Unlike the image capture unit 200 illustrated in FIG. 1, the image capture unit 200 illustrated in FIG. 8 may further include a photographing driver 230 to reciprocally drive one first camera 210 in a length direction of the slot die 100. This photographing driver 230 may be used to shift the first camera 210 if the first camera 210 has a small field of view (FOV) and could not photograph both the protrusion 132 formed on the shim plate 130 and the coating edge M1 of the ink 20 discharged from the end of the outlet 131 at once.
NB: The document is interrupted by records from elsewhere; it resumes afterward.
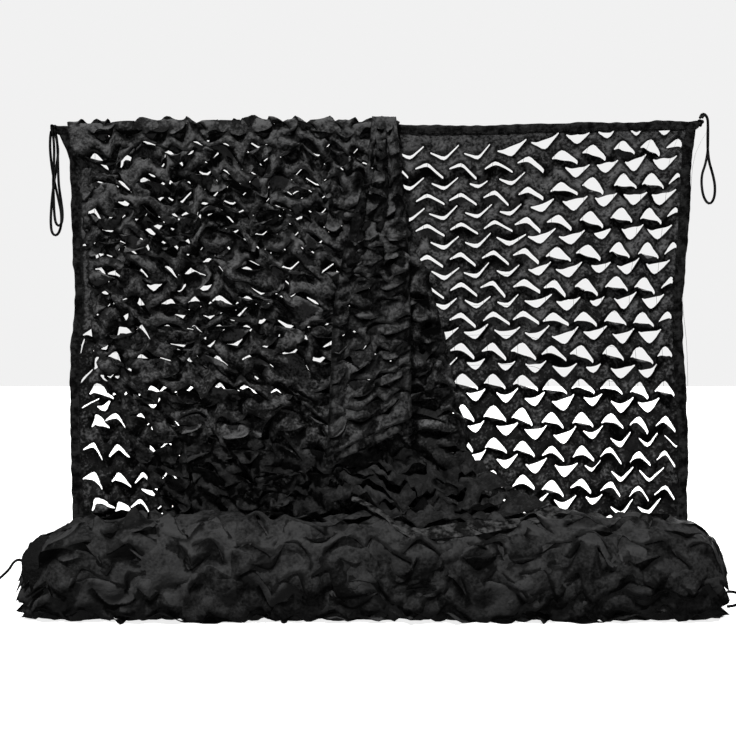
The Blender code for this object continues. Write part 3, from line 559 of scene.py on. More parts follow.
# %% [markdown]
# The loose layer hangs in low folds, with one round pleat at its right. Its foot is a smooth curve between
# where it hangs and where it lies on the roll, kept out of the roll.

# %% The loose layer's surface
FRONT_FOLD = 0.008
FRONT_HANG = 0.80
FRONT_RETURN = 0.05
FRONT_LENGTH = 1.0
PLEAT_SHARE = 0.86
PLEAT_WIDTH = 0.110
STREAKS = 0.30
LIFT_START = 0.58


def front_across(share, drop):
    """Where a place of the loose layer hangs; its right-hand pleat keeps its width."""
    left = read_table(FRONT_EDGES, "left", drop)
    pleat = read_table(FRONT_EDGES, "right", drop) - PLEAT_WIDTH
    inner = left + (pleat - left) * share / PLEAT_SHARE
    outer = pleat + PLEAT_WIDTH * (share - PLEAT_SHARE) / (1 - PLEAT_SHARE)
    return np.where(share < PLEAT_SHARE, inner, outer)


def front_hanging(share, drop):
    """The loose layer where it hangs: low folds, and one round pleat at its right-hand side."""
    across = front_across(share, drop)
    forward, below = over_the_top(drop, FRONT_FOLD)
    fold = 0.005 + 0.006 * np.sin(2 * np.pi * (across / 0.31 + drop / 2.2))
    fold += 0.004 * np.sin(2 * np.pi * (across / 0.17 - drop / 0.9))
    streak = np.sin(np.pi * share / STREAKS) * np.cos(6 * np.pi * share / STREAKS) * (share < STREAKS)
    turn = np.clip(np.pi * (share - PLEAT_SHARE) / (1 - PLEAT_SHARE), 0.0, np.pi)
    forward = forward + smooth(drop / 0.25) * fold + 0.007 * rise(drop, 0.40, 0.25) * streak
    forward = forward + 0.034 * rise(drop, 0.12, 0.35) * np.sin(turn)
    return stack(across, hung_wave(across, np.maximum(drop, 0.0)) - forward, top_height(across) - below)


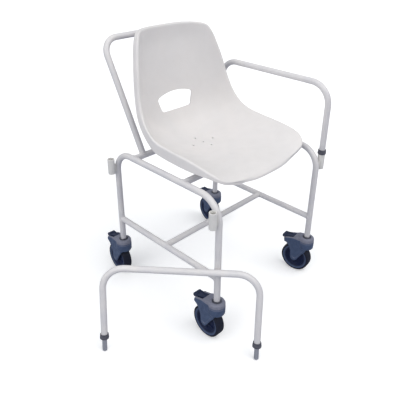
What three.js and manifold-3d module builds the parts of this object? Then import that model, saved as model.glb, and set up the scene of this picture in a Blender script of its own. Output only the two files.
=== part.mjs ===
// Mobile shower and toilet chair: a bent steel tube frame on four braked casters, a moulded
// seat shell, a push handle behind it, and two arms that lift out of sockets on the legs.
// Millimetres, +Z up. The sitter faces -Y, and the sitter's left is +X. The left arm is in its
// sockets. The right arm is out of them: it stands on the floor and leans on the front leg.
// The origin is on the floor, under the middle of the whole object's box.

import * as THREE from 'three';
import { mergeVertices } from 'three/addons/utils/BufferGeometryUtils.js';
import Module from 'manifold-3d';

const wasm = await Module();
wasm.setup();

// ---- Driving dimensions -------------------------------------------------------------------

const GAP = 0.3;                       // clearance kept between neighbouring pieces
const RIGHT_ANGLE = Math.PI / 2;

const TUBE_RADIUS = 10;
const TUBE_WALL = 1.5;
const TUBE_SIDES = 12;
const BEND_STEPS = 4;

const LEG_X = 238;                     // leg centre lines, from the chair's middle
const LEG_Y = 229;
const RAIL_Z = 495;
const FOOT_Z = 154;                    // lower end of each leg
const FRAME_BEND = 70;
const STRETCHER_Z = 235.3;
const FRONT_CROSS_Y = -84;
const REAR_CROSS_Y = 140;

const HANDLE_X = 198;
const HANDLE_TOP = { y: 321, z: 831 };
const HANDLE_BEND = 55;

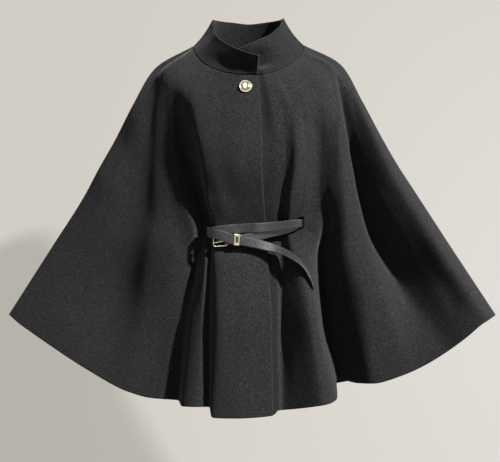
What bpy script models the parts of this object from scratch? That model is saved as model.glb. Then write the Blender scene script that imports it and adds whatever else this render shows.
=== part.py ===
"""Belted wool cape, worn shape with no wearer: the cloth walls, collar, button, belt and buckle.

The frame is metres with Z up, the front facing -Y and the wearer's right at -X. The origin is the centre
of the neck seam, level with the points of the shoulders beside the neck.
"""

import bpy
import numpy as np

MM = 0.001

# Cloth
CLOTH_WALL = 3.0  # thick fulled wool
COLLAR_WALL = 4.0  # two plies of the same wool
SEAM_GAP = 0.3  # left open between front and back
NECK_GAP = 0.9  # left open below the collar
LAP_STEP = 4.7  # how far the under front lies behind the top front

# Neck seam
NECK_HALF_WIDTH = 110.0
NECK_FRONT = 85.0
NECK_BACK = 75.0
NECK_FRONT_DROP = 70.0
NECK_BACK_DROP = 8.0

# Lengths of cloth, as heights on the centre lines
FRONT_HEM_Z = -725.0
BACK_HEM_Z = -712.0

# Names of the heights at which the folds are measured, as shares of the cloth from neck seam to hem
LEVELS = {
    "neck": 0.0,
    "shoulder": 0.13,
    "chest": 0.26,
    "ribs": 0.38,
    "waist": 0.475,
    "hip": 0.57,
    "thigh": 0.75,
    "hem": 1.0,
}

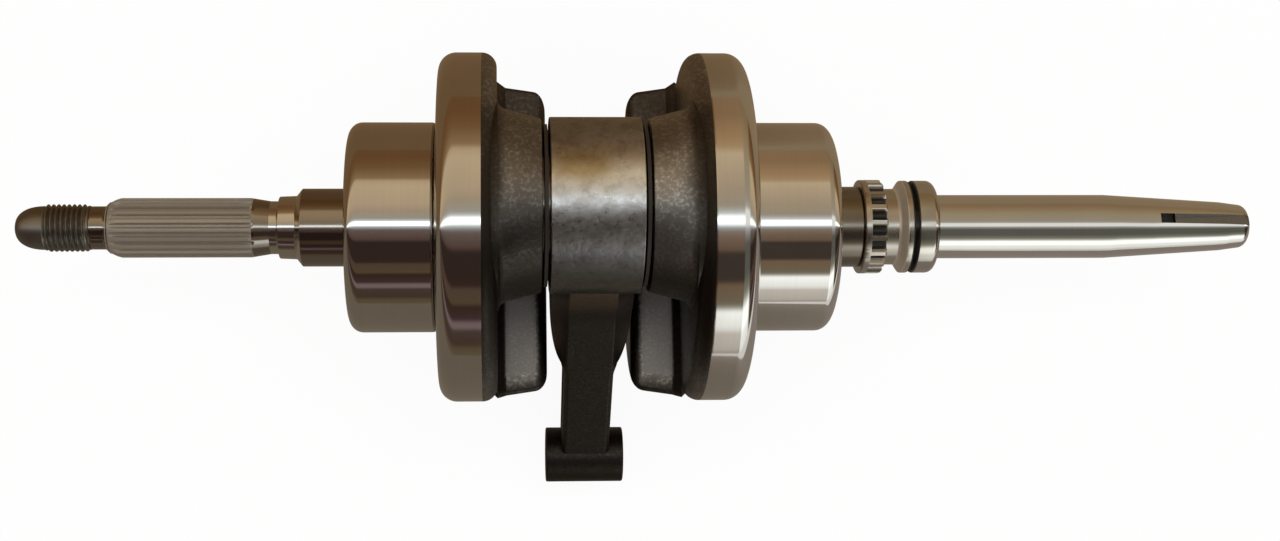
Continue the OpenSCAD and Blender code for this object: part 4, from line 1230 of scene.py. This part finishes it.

Otherwise, the photographing driver 230 may be used to reciprocally move one first camera 210 to both ends of the outlet 131 formed in the shim plate 130 during the coating process, so as to photograph a coating edge M1 of the ink discharged from both ends of the slot die 100 or a coating width W of the ink coated on the substrate 10.

Although not illustrated in detail, the photographing driver 230 may consist of a drive actuator 231 for generating linear and rotational driving forces, and a fixed block 232 for fixing the first camera 210, which is connected to the drive actuator 231 and driven by the drive actuator 231 in order to run between both sides of the slot die 100. Preferably, the drive actuator 231 may be embodied as a linear motion system that transforms rotational driving force generated by a drive motor (not shown) into linear driving force through a ball screw (not shown).

Hereinafter, referring to FIG. 9, the following description will be provided to more concretely explain a control method of the slot die coating device 1 according to one embodiment of the present invention.

FIG. 9 is a flowchart illustrating a control method of the slot die coating device shown in FIG. 1.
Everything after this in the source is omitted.